Rachel Moseley-Wood teaches film studies and literature in the Department of Literatures in English at the University of the West Indies, Mona Campus. She has published a number of articles on Caribbean film.
1 Jamaica for Sale, directed by Esther Figueroa (Kingston: Vagabond Media and Jamaica Environment Trust, 2009), DVD.
2 Paul Willemen, “The National Revisited,” in Valentina Vitali and Paul Willemen, eds., Theorising National Cinema (London: BFI, 2006), 30.
3 Andrew Higson, “The Limiting Imagination of National Cinema,” in Mette Hjort and Scott MacKenzie, eds., Cinema and Nation (London: Routledge, 2000), 64.
4 Norman Manley, now a National Hero of Jamaica, was chief minister of Jamaica from 1955 to 1957 and premier from 1957 to 1962. Theodore Sealy, Sealy’s Caribbean Leaders (Kingston: Eagle Merchant Bank of Jamaica and Kingston Publishers, 1991), 153.

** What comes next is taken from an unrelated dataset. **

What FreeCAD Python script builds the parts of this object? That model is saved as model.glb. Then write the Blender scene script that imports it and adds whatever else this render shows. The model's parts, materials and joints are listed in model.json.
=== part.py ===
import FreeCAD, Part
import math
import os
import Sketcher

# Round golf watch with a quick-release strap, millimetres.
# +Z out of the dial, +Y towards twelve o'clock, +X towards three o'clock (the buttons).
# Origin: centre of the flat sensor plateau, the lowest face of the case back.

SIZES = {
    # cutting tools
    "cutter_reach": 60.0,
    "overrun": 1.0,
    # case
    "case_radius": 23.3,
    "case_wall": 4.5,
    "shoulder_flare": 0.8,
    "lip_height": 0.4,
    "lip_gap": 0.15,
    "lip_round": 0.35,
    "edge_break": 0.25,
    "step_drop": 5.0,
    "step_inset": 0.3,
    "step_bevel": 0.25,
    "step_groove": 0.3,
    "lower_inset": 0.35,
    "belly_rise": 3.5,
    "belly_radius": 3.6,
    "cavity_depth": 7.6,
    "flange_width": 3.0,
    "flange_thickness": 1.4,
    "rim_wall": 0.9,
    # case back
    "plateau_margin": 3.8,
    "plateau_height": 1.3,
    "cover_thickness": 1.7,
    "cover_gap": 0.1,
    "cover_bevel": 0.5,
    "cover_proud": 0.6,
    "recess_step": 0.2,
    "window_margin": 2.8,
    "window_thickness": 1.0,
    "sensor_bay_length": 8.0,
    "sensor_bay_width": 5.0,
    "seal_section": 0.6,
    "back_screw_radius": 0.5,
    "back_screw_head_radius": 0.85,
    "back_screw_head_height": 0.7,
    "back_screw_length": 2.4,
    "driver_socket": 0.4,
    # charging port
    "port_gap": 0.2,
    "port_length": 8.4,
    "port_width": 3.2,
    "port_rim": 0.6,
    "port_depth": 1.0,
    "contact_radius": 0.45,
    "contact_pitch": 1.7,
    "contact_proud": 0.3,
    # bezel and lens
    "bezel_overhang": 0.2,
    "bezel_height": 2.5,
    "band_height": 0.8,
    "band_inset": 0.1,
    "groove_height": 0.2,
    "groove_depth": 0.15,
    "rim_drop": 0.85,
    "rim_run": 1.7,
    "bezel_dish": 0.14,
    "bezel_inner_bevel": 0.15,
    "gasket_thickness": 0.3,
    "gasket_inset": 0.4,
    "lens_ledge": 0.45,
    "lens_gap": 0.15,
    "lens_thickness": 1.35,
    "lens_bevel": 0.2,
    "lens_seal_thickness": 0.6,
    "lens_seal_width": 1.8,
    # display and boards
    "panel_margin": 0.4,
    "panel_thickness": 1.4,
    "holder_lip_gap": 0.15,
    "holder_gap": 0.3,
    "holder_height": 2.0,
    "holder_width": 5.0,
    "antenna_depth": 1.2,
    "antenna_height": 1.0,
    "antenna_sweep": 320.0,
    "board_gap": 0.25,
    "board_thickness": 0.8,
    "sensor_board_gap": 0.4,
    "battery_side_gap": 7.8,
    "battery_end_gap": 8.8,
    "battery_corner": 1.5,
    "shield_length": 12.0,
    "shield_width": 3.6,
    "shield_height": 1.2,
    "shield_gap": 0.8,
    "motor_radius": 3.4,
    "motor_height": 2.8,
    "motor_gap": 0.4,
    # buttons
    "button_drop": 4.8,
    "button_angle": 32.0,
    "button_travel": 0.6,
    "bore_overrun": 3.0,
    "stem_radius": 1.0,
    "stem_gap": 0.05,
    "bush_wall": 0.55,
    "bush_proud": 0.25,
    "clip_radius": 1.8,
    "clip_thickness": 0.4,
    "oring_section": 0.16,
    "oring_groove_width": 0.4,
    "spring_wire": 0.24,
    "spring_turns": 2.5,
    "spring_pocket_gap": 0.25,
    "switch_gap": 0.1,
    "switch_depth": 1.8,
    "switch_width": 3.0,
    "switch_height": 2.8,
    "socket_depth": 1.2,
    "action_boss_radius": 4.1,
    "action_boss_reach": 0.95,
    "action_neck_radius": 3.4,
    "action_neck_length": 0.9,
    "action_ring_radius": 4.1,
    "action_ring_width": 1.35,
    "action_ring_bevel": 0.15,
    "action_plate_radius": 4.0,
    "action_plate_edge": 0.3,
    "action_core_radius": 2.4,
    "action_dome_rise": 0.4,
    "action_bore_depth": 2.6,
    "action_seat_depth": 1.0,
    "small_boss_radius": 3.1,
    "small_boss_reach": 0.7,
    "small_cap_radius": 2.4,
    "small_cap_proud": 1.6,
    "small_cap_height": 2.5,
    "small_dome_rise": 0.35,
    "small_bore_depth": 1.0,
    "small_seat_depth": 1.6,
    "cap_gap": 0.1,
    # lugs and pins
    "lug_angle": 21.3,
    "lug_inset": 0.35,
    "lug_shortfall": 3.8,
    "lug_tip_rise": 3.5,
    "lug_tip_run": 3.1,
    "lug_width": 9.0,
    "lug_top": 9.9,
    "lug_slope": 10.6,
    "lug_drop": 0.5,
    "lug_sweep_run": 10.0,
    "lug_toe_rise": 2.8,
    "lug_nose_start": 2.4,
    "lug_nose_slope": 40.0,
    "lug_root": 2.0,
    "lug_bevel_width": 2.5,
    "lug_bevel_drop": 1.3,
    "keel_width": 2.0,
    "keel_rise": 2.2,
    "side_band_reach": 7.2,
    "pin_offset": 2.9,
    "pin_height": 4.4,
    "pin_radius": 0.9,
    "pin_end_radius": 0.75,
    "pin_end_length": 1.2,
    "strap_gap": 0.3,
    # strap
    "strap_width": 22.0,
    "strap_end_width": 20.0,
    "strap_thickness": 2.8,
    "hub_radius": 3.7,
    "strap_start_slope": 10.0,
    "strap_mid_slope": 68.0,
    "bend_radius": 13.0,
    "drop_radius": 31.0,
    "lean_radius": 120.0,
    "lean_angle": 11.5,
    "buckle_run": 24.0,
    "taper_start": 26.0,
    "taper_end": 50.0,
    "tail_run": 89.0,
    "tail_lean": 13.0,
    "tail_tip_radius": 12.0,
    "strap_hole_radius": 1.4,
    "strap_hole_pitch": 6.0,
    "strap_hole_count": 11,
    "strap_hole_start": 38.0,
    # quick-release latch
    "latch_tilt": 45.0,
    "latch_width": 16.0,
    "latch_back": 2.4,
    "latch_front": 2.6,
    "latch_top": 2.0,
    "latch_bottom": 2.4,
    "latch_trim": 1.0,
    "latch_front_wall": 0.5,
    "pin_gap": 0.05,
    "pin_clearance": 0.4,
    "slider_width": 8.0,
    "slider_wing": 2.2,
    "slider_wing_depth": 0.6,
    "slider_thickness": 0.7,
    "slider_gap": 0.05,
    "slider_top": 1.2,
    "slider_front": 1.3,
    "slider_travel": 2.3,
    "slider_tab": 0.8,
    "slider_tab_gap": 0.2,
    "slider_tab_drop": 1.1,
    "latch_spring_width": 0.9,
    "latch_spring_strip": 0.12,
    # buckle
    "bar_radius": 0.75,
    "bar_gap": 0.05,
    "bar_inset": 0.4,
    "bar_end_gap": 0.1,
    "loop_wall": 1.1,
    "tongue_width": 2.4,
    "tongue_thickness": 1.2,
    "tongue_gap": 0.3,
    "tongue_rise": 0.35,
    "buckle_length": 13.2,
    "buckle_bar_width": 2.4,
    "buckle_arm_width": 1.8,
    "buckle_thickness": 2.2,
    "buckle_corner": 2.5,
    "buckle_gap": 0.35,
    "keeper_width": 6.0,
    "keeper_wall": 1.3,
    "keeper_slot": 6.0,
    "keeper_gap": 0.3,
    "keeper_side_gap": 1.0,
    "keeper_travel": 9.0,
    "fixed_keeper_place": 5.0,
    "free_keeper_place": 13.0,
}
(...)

5 Ernest Renan, “What Is a Nation?,” 10 February 2014, www.globalpolicy.org/component/content/article/172/30340.html.
6 “Jack,” the Mighty Gabby (St. Philip, Barbados: Ice Records, 1982). The hugely popular song was penned after Jack Dear, chairman of the Barbados Tourist Board, made a controversial announcement regarding the right of hotel owners to develop their properties along the waterfront. The announcement was seen as threatening the locals’ rights to beach access.